§ Task to carry out
Locate every line in the material below that has the word "names". Copy each of those lines.

§ Recorded information
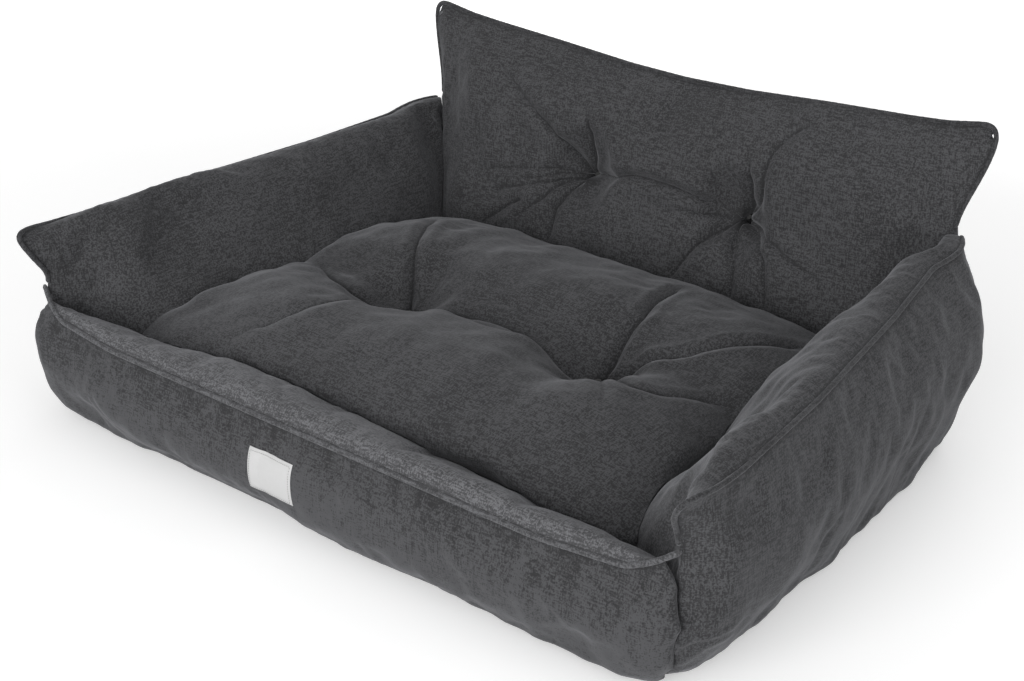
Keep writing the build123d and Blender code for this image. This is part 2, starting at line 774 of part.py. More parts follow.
def seat_body(depth):
    """Seat cushion before its tufts, that far in from its outside."""
    half = seat_sections()
    with BuildPart() as body:
        for side, sections in ((-1, half[:0:-1]), (1, half)):
            for section in sections:
                x = section.x - depth if section.is_end else section.x
                with BuildSketch(Plane(origin=(side * x, 0, 0), x_dir=(0, 1, 0), z_dir=(1, 0, 0))):
                    with BuildLine():
                        section.outline().inset(depth).trace()
                    make_face()
        loft(ruled=True)
    return body.part


# Seat cushion, with two tufts held by ties from its top to its underside
up = Vector(0, 0, 1)
seat_tufts = [Vector(side * SEAT_TUFT_SPACING / 2, SEAT_TUFT_Y, SEAT_TUFT_HEIGHT) for side in (-1, 1)]
under_level = seat_level + UNDER_DIMPLE_DEPTH
tie_run = SEAT_TUFT_HEIGHT - under_level


def tufted_seat(depth):
    """Seat cushion with its dimples, that far in from its outside."""
    with BuildPart() as body:
        add(seat_body(depth))
        for place in seat_tufts:
            add(dimple(place, up, SEAT_TUFT_MOUTH, SEAT_TUFT_DEPTH, depth), mode=Mode.SUBTRACT)
            under = Vector(place.X, place.Y, under_level)
            add(dimple(under, -up, UNDER_DIMPLE_MOUTH, UNDER_DIMPLE_DEPTH, depth), mode=Mode.SUBTRACT)
            add(rod(place, -up, TIE_DIAMETER + CLEARANCE, tie_run), mode=Mode.SUBTRACT)
    return body


recess_height = 2 * ZIP_TAPE_HEIGHT + ZIP_TAPE_GAP + 2 * SEATING_GAP
with BuildPart() as seat_shell:
    add(tufted_seat(0.0).part)
    add(tufted_seat(PANEL_THICKNESS).part, mode=Mode.SUBTRACT)
    with Locations((0, fly_y, SEAT_SEAM_HEIGHT)):
        Box(ZIP_LENGTH + 2 * SEATING_GAP, 2 * ZIP_RECESS, recess_height, mode=Mode.SUBTRACT)

with BuildPart() as seat_halves:
    add(seat_shell.part)
    split(bisect_by=Plane.XY.offset(SEAT_SEAM_HEIGHT), keep=Keep.BOTH)
halves = seat_halves.solids().sort_by(Axis.Z).sort_by(lambda solid: solid.bounding_box().size.X)
*cups, lower, upper = halves
with BuildPart() as seat_bottom_panel:
    add(lower)
save(seat_bottom_panel, "seat_bottom_panel")
with BuildPart() as seat_top_panel:
    add([upper, *cups])
save(seat_top_panel, "seat_top_panel")
save(tufted_seat(filling_depth), "seat_filling")

for place, side in zip(seat_tufts, ("left", "right")):
    with BuildPart() as tie:
        add(rod(place, -up, TIE_DIAMETER, tie_run))
        add(rod(place, up, KNOT_DIAMETER, KNOT_THICKNESS))
        add(rod(Vector(place.X, place.Y, under_level), -up, KNOT_DIAMETER, KNOT_THICKNESS))
    save(tie, "seat_tuft_tie_" + side)

# Zip: two tapes in the fly's recess, the coil over their gap, and a stop at each end
tape_floor = fly_y - ZIP_RECESS
tape_face = tape_floor + ZIP_TAPE_THICKNESS
coil_face = tape_face + ZIP_COIL_THICKNESS
coil_length = ZIP_LENGTH - 2 * ZIP_STOP_LENGTH
tape_offset = (ZIP_TAPE_GAP + ZIP_TAPE_HEIGHT) / 2
tape_plane = Plane(origin=(0, tape_floor, SEAT_SEAM_HEIGHT), x_dir=(-1, 0, 0), z_dir=(0, 1, 0))

with BuildPart() as zip_tapes:
    with BuildSketch(tape_plane):
        with Locations((0, tape_offset), (0, -tape_offset)):
            Rectangle(ZIP_LENGTH, ZIP_TAPE_HEIGHT)
    extrude(amount=ZIP_TAPE_THICKNESS)
save(zip_tapes, "seat_zip_tapes")

with BuildPart() as zip_coil:
    with BuildSketch(tape_plane.offset(ZIP_TAPE_THICKNESS)):
        Rectangle(coil_length, ZIP_COIL_WIDTH)
    extrude(amount=ZIP_COIL_THICKNESS)
    fillet(zip_coil.faces().sort_by(Axis.Y)[-1].edges().filter_by(Axis.X), ZIP_COIL_ROUNDING)
save(zip_coil, "seat_zip_coil")

stop_x = (ZIP_LENGTH - ZIP_STOP_LENGTH) / 2
with BuildPart() as zip_stops:
    with BuildSketch(tape_plane.offset(ZIP_TAPE_THICKNESS)):
        with Locations((-stop_x, 0), (stop_x, 0)):
            Rectangle(ZIP_STOP_LENGTH, ZIP_STOP_WIDTH)
    extrude(amount=ZIP_COIL_THICKNESS)
save(zip_stops, "seat_zip_stops")

# Slider at the right end of the zip, with its flanges beside the coil and two lugs for the pull
slider_x = (coil_length - SLIDER_LENGTH) / 2 - SLIDER_CLEARANCE
channel_width = ZIP_COIL_WIDTH + 2 * SLIDER_CLEARANCE
plate_low = coil_face + SLIDER_CLEARANCE
plate_high = plate_low + SLIDER_PLATE
flange_low = tape_face + SLIDER_CLEARANCE
pin_y = plate_high + PULL_EYE_DIAMETER / 2 + SLIDER_CLEARANCE
lug_z = PULL_WIDTH / 2 + SLIDER_CLEARANCE
pin_plane = Plane(origin=(slider_x, pin_y, SEAT_SEAM_HEIGHT))

with BuildPart() as zip_slider:
    with Locations((slider_x, (flange_low + plate_high) / 2, SEAT_SEAM_HEIGHT)):
        Box(SLIDER_LENGTH, plate_high - flange_low, SLIDER_WIDTH)
    with Locations((slider_x, (flange_low + plate_low) / 2, SEAT_SEAM_HEIGHT)):
        Box(SLIDER_LENGTH, plate_low - flange_low, channel_width, mode=Mode.SUBTRACT)
    for side in (-1, 1):
        with BuildSketch(pin_plane.offset(side * lug_z)):
            Circle(LUG_DIAMETER / 2)
            with Locations((0, (plate_high - pin_y) / 2)):
                Rectangle(LUG_DIAMETER, pin_y - plate_high)
        extrude(amount=side * LUG_THICKNESS)
    with BuildSketch(pin_plane):
        Circle(PIN_DIAMETER / 2)
    extrude(amount=lug_z, both=True)
save(zip_slider, "zip_slider")

with BuildPart() as zip_pull:
    with BuildSketch(pin_plane):
        Circle(PULL_EYE_DIAMETER / 2)
    extrude(amount=PULL_WIDTH / 2, both=True)
    with BuildSketch(Plane(origin=(slider_x, pin_y, SEAT_SEAM_HEIGHT), x_dir=(-1, 0, 0), z_dir=(0, 1, 0))):
        with Locations((-PULL_LENGTH / 2, 0)):
            RectangleRounded(PULL_LENGTH, PULL_WIDTH, PULL_WIDTH / 3)
        with Locations((PULL_WIDTH / 2 - PULL_LENGTH, 0)):
            Circle(PULL_HOLE_DIAMETER / 2, mode=Mode.SUBTRACT)
    extrude(amount=PULL_THICKNESS / 2, both=True)
    with BuildSketch(pin_plane):
        Circle(PIN_DIAMETER / 2 + PIN_CLEARANCE)
    extrude(amount=PULL_WIDTH, both=True, mode=Mode.SUBTRACT)
save(zip_pull, "zip_pull")
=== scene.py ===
"""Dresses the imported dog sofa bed: soft covers, piping, label, tufts and zip. Metres, +Z up."""

import json
import logging
import math
from dataclasses import dataclass, field
from enum import Enum
from typing import Callable, Sequence

import bmesh
import bpy
import numpy as np
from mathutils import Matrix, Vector
from mathutils.bvhtree import BVHTree

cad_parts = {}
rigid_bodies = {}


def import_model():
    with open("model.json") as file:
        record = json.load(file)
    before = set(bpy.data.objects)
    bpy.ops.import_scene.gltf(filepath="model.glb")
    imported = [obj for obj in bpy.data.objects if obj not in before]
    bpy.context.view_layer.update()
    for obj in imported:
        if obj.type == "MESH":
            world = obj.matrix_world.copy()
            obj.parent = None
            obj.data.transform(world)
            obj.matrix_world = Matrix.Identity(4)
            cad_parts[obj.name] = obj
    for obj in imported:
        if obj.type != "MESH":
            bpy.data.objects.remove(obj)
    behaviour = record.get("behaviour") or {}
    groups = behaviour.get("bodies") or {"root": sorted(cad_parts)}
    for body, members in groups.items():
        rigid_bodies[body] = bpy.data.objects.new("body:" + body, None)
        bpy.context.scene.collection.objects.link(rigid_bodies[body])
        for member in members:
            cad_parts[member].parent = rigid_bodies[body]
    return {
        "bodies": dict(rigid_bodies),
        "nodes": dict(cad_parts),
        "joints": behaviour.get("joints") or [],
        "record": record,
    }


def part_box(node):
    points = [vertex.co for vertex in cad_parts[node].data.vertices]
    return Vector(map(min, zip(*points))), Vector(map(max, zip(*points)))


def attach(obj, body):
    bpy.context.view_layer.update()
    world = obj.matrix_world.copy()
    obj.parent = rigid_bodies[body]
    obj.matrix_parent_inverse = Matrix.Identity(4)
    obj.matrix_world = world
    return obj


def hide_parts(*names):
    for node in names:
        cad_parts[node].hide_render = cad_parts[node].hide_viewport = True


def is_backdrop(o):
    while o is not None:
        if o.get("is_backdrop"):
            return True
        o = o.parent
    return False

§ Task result
def hide_parts(*names):
    for node in names:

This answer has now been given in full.